* **Problem to work on**: Beginning with the first line of the data below, reproduce every line unchanged, ending with the line that holds "return np.where(along <".

* **Data block**:
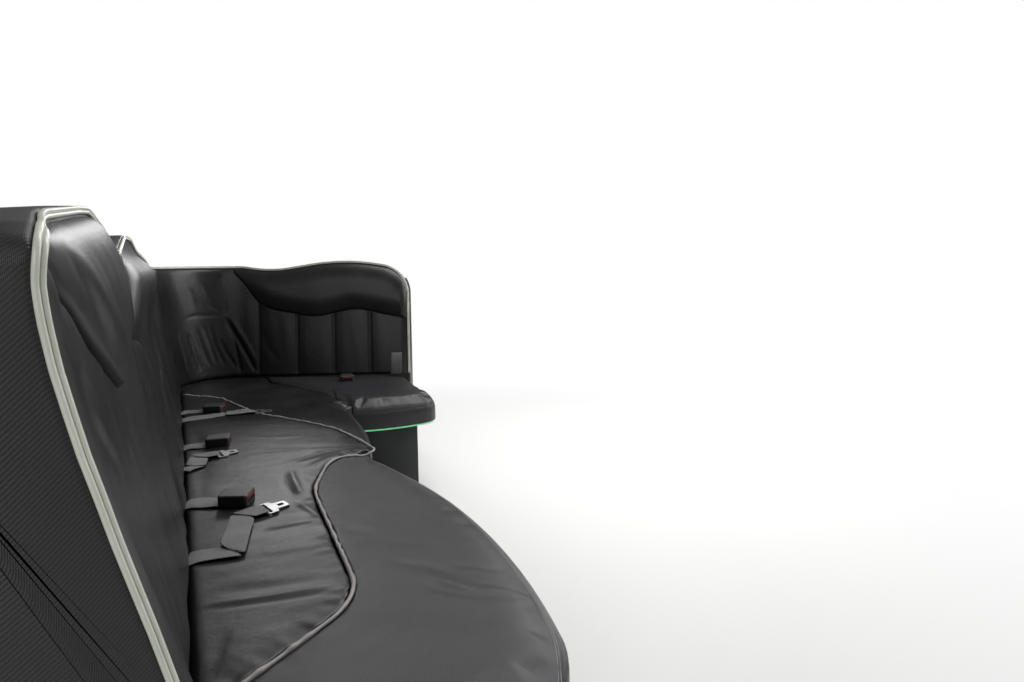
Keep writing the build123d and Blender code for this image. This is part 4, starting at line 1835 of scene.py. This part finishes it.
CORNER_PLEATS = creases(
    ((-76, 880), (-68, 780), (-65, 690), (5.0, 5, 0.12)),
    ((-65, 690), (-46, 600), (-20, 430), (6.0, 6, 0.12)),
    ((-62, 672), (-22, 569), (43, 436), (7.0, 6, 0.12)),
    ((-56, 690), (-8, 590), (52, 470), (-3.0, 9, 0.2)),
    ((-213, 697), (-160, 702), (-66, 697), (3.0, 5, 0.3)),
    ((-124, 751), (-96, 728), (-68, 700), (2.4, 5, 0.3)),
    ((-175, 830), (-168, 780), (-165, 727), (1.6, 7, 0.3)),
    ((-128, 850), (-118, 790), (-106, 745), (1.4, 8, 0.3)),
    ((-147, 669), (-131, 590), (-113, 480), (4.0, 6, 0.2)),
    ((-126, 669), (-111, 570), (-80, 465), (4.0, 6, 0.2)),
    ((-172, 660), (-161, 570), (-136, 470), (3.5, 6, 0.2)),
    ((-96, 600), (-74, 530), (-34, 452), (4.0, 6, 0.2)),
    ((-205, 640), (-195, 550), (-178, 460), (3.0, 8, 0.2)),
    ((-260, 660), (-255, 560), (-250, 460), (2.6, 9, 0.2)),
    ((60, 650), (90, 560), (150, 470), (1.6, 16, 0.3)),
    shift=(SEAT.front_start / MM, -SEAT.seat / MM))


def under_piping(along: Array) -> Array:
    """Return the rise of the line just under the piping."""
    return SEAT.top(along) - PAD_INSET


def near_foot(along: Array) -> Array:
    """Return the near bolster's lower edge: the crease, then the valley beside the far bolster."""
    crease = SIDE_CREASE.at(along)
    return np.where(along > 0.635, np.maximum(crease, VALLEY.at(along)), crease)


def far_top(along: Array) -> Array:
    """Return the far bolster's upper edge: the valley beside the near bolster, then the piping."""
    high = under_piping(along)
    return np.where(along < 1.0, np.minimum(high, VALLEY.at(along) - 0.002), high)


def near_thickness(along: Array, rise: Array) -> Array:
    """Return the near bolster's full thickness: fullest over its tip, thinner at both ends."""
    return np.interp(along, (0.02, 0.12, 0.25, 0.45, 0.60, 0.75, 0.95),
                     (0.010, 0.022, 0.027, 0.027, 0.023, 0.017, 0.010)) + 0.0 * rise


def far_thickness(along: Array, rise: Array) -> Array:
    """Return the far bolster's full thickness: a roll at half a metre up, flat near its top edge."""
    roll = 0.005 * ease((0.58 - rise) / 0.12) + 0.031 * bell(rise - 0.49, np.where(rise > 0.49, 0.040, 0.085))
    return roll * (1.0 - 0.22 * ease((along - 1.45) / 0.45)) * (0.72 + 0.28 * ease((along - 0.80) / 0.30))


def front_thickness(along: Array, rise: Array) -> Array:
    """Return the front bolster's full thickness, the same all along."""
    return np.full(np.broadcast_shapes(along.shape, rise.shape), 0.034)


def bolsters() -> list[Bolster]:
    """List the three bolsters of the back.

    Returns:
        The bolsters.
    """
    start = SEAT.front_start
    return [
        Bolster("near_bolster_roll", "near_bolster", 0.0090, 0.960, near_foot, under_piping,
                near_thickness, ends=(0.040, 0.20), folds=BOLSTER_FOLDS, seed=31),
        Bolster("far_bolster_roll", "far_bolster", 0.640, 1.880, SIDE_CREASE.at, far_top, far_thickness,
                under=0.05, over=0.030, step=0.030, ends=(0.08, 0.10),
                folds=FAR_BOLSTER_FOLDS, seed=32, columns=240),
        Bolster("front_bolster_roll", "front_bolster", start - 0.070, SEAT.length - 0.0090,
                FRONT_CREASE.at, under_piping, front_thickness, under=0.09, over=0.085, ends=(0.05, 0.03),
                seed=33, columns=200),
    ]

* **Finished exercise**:
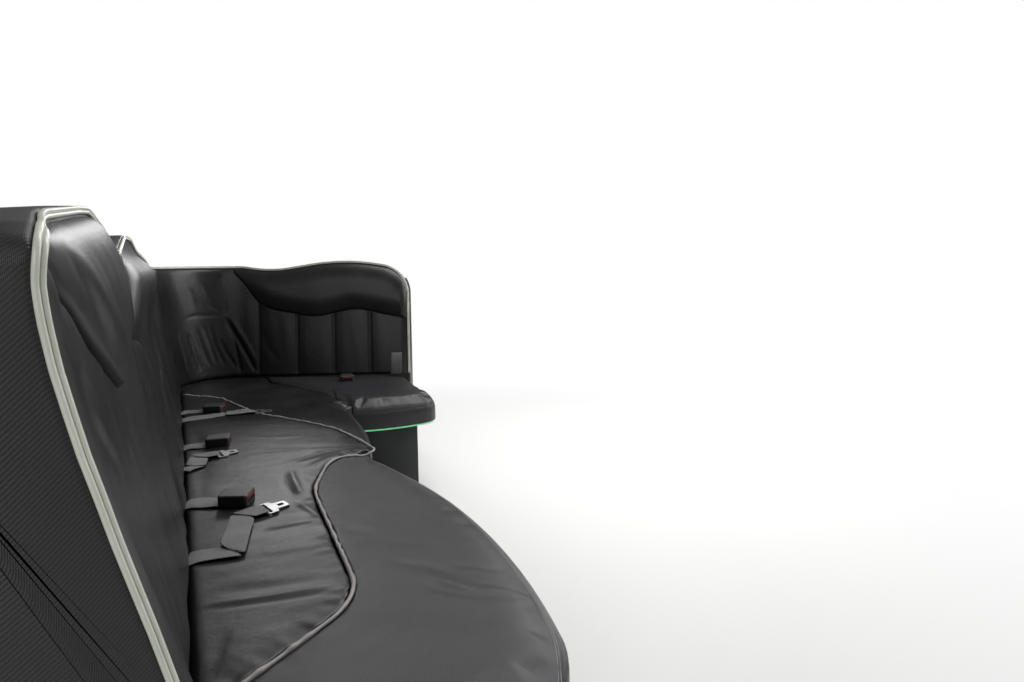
Keep writing the build123d and Blender code for this image. This is part 4, starting at line 1835 of scene.py. This part finishes it.
CORNER_PLEATS = creases(
    ((-76, 880), (-68, 780), (-65, 690), (5.0, 5, 0.12)),
    ((-65, 690), (-46, 600), (-20, 430), (6.0, 6, 0.12)),
    ((-62, 672), (-22, 569), (43, 436), (7.0, 6, 0.12)),
    ((-56, 690), (-8, 590), (52, 470), (-3.0, 9, 0.2)),
    ((-213, 697), (-160, 702), (-66, 697), (3.0, 5, 0.3)),
    ((-124, 751), (-96, 728), (-68, 700), (2.4, 5, 0.3)),
    ((-175, 830), (-168, 780), (-165, 727), (1.6, 7, 0.3)),
    ((-128, 850), (-118, 790), (-106, 745), (1.4, 8, 0.3)),
    ((-147, 669), (-131, 590), (-113, 480), (4.0, 6, 0.2)),
    ((-126, 669), (-111, 570), (-80, 465), (4.0, 6, 0.2)),
    ((-172, 660), (-161, 570), (-136, 470), (3.5, 6, 0.2)),
    ((-96, 600), (-74, 530), (-34, 452), (4.0, 6, 0.2)),
    ((-205, 640), (-195, 550), (-178, 460), (3.0, 8, 0.2)),
    ((-260, 660), (-255, 560), (-250, 460), (2.6, 9, 0.2)),
    ((60, 650), (90, 560), (150, 470), (1.6, 16, 0.3)),
    shift=(SEAT.front_start / MM, -SEAT.seat / MM))


def under_piping(along: Array) -> Array:
    """Return the rise of the line just under the piping."""
    return SEAT.top(along) - PAD_INSET


def near_foot(along: Array) -> Array:
    """Return the near bolster's lower edge: the crease, then the valley beside the far bolster."""
    crease = SIDE_CREASE.at(along)
    return np.where(along > 0.635, np.maximum(crease, VALLEY.at(along)), crease)


def far_top(along: Array) -> Array:
    """Return the far bolster's upper edge: the valley beside the near bolster, then the piping."""
    high = under_piping(along)
    return np.where(along < 1.0, np.minimum(high, VALLEY.at(along) - 0.002), high)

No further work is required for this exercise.